Admittedly Keele stopped upon the bridge, but Lovely contends that the evidence favoring her theory of the case could have supported a determination that Keele could have pulled off the road before he reached the bridge. Thus, she claims she was entitled to the instruction.

We think the statute was inapplicable to the evidence in this case, and the instruction was properly refused. Although there was conflicting evidence regarding the circumstances at the time Keele stopped, one fact is undisputed. His only purpose in stopping was to avoid the traffic ahead of him. He did not intend an even temporary cessation of operation except as it appeared to be required for safety.

In Northern Ind. Transit v. Burk (1950), 228 Ind. 162, 169, 89 N.E.2d 905, 908, our Supreme Court stated:

"Traffic statutes should `receive a reasonable construction consistent with the purpose of their enactment and the practical difficulties that arise in their application to particular cases.'"

Under our Uniform Act Regulating Traffic on Highways (IC 1971, 9-4-1-1 et seq.) there are instances where a driver must stop his vehicle as a part of his use of the highway for the purpose of travel. There are other instances when such stopping is either inconsistent with such purpose or at least represents a departure therefrom. The statute urged by Lovely is intended to apply to these latter instances. It was not, however, intended to apply to any and every stop made by the driver of a motor vehicle.

Thus, in Woodrow v. Woodrow (1961), 131 Ind. App. 523, 172 N.E.2d 883, the statute was held to be properly invoked against a driver who stopped in the travelled portion of the road in order to hunt a pheasant.

A federal court has further held the statute was violated where a driver drove into smoke which was blowing across the highway from a nearby brush fire, and then stopped and remained on the travelled portion of the road when the smoke became dense. Feguer v. Brown (N.D.Ind. 1955), 130 F. Supp. 637.

The use of the word "stop" in the statute is not mere surplusage. However, when the entire traffic act is considered, its use was clearly not intended to make the statute apply to all stops. Rather the term was used to apply to "stops" which were not a part of, or were inconsistent with, the purpose of continuing travel upon the highway.

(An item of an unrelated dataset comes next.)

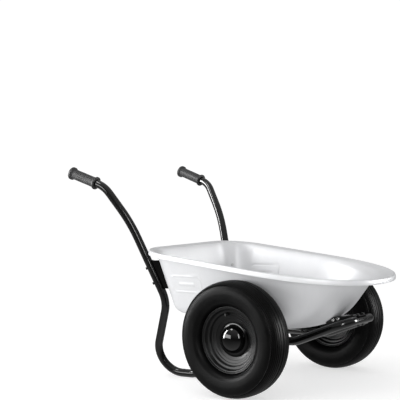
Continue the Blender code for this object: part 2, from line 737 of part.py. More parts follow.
def main():
    clear_scene()
    materials = {
        "steel": make_material("galvanised_steel", (0.72, 0.73, 0.74), 0.38, 0.85),
        "paint": make_material("gloss_black_paint", (0.012, 0.012, 0.013), 0.22, 0.0),
        "zinc": make_material("zinc_plate", (0.55, 0.55, 0.56), 0.35, 1.0),
        "tyre": make_material("tyre_rubber", (0.020, 0.020, 0.021), 0.62, 0.0),
        "rim": make_material("satin_black_rim", (0.030, 0.030, 0.032), 0.38, 0.0),
        "rubber": make_material("black_rubber", (0.016, 0.016, 0.017), 0.70, 0.0),
        "plastic": make_material("bush_plastic", (0.75, 0.74, 0.70), 0.50, 0.0),
        "gloss": make_material("gloss_black_cap", (0.010, 0.010, 0.011), 0.12, 0.0),
    }
    root = make_empty("wheelbarrow", location=(ORIGIN_SHIFT, 0, 0))
    tray = make_tray(materials["steel"], root)
    side_reference = Vector((0, 1, 0))
    tubes = [make_tube(f"side_tube_{side}", side_path(hand), side_reference, materials["paint"], root)
             for side, hand in SIDES]
    loop_reference = Vector((-0.36, 0, 0.93))
    loop = make_tube("front_loop", loop_path(), loop_reference, materials["paint"], root)
    for (side, hand), tube in zip(SIDES, tubes):
        make_rear_bracket(side, hand, tray, tube, materials, root)
        make_axle_bracket(side, hand, tray, tube, materials, root)
        make_grip(f"grip_{side}", hand, materials["rubber"], root)
    make_cross_brace(tubes, materials, root)
    make_front_support(tray, loop, materials, root)
    make_axle(materials, root)
    for side, hand in SIDES:
        make_wheel(side, hand, materials, root)


main()
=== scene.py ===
"""Looks for the two-wheeled tub wheelbarrow: fine meshes, materials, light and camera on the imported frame.

Lengths are metres. Shapes are made from the axle line (x = 0 at the axle, z = 0 on the ground), as the solids
are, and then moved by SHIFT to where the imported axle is.
"""

import math

import bmesh
import bpy
from mathutils import Matrix, Vector


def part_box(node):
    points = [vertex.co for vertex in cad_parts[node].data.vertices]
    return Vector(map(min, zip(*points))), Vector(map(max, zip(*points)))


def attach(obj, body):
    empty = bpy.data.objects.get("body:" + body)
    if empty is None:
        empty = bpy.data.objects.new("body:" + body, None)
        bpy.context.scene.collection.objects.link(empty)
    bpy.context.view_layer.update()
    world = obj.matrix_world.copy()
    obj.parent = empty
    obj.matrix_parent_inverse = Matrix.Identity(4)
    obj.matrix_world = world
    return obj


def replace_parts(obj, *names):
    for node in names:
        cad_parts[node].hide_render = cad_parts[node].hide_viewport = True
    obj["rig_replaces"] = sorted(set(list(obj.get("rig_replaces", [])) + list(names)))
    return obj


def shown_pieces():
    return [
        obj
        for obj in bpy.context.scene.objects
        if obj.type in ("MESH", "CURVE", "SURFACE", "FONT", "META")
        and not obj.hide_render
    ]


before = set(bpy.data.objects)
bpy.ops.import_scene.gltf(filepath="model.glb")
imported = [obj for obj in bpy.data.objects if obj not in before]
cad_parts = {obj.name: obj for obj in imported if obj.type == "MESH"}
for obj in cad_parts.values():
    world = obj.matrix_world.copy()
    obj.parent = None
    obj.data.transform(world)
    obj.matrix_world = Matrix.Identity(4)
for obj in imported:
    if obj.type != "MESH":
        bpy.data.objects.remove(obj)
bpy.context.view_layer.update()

# Where the wheels are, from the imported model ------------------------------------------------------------
axle_low, axle_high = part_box("axle")
tyre_low, tyre_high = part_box("tyre_left")
SHIFT = Vector(((axle_low.x + axle_high.x) / 2, 0, 0))
WHEEL_RADIUS = (axle_low.z + axle_high.z) / 2
HALF_TRACK = (tyre_low.y + tyre_high.y) / 2
AXLE_REACH = axle_high.y
AXLE_RADIUS = 0.0100
AXLE_EASE = 0.0014
SIDES = (("left", 1), ("right", -1))
# Clearance between two pieces that touch
GAP = 0.0003

# Frame tubes --------------------------------------------------------------------------------------------
TUBE_RADIUS = 0.015
TUBE_WALL = 0.0016
TUBE_LEVEL = 0.170
TUBE_SIDES = 40
BRACE_X = -0.235
BRACE_RADIUS, BRACE_BORE, BRACE_EASE = 0.011, 0.0085, 0.0004
BRACE_SIDES = 32
BRACE_GAP = 0.0002
BEND_STEPS = 14
SIDE_TUBE_LINE = (
    ((-0.746, 0.331, 0.775), 0.0),
    ((-0.595, 0.318, 0.7225), 0.092),
    ((-0.502, 0.280, 0.586), 0.530),
    ((-0.395, 0.209, 0.291), 0.107),
    ((-0.520, 0.146, TUBE_RADIUS), 0.088),
    ((-0.322, 0.128, TUBE_RADIUS), 0.103),
    ((-0.085, 0.124, TUBE_LEVEL), 0.110),
    ((0.020, 0.118, TUBE_LEVEL), 0.0),
)
LOOP_LINE = (
    ((0.0206, 0.118, TUBE_LEVEL), 0.0),
    ((0.105, 0.114, TUBE_LEVEL), 0.110),
    ((0.302, 0.102, 0.246), 0.058),
    ((0.302, -0.102, 0.246), 0.058),
    ((0.105, -0.114, TUBE_LEVEL), 0.110),
    ((0.0206, -0.118, TUBE_LEVEL), 0.0),
)

# Tray ---------------------------------------------------------------------------------------------------
SHEET = 0.0014
RIM_REAR_X, RIM_FRONT_X = -0.460, 0.391
RIM_REAR_Z, RIM_FRONT_Z = 0.4915, 0.396
RIM_HALF_WIDTH = 0.306
FLOOR_REAR_X, FLOOR_FRONT_X = -0.370, 0.175
FLOOR_REAR_Z = 0.2585
FLOOR_SLOPE = math.tan(math.radians(6.5))
FLOOR_HALF_WIDTH = 0.213
FLOOR_NOSE_LENGTH = 0.19
NOSE_START = FLOOR_FRONT_X - FLOOR_NOSE_LENGTH
FLARE_REAR, FLARE_SIDE, FLARE_NOSE = 0.018, 0.032, 0.075
# How far the walls' top is below the rim, how far the floor's fillet reaches inwards, and the share of the
# wall that it takes: each along the sides, and then what the nose adds
TOP_DROP = (0.013, 0.014)
FILLET_REACH = (0.028, 0.10)
FILLET_SHARE = (0.14, 0.44)
FLOOR_MIDDLE_X = -0.09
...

This the legislature attempted to accomplish in IC 1971, X-X-X-XXX without creating a possible semantic discrepancy over whether the stopping was technically a "parking".

As the Supreme Court stated in Northern Indiana Transit the reasonableness of the purpose, the place and the length of stopping may determine whether the cessation of motion is a mere stop or a parking. Where, however, it is undisputed that the stop was only momentary for the purpose of avoiding a hazard to further progress, IC 1971, X-X-X-XXX is not applicable as a basis for negligence per se.[1]

The judgment is affirmed.

STATON, P.J., and HOFFMAN, J., concur.

NOTES

[1] Whether such a stop might even then factually constitute a lack of reasonable care is another question and beyond the issue before us on appeal.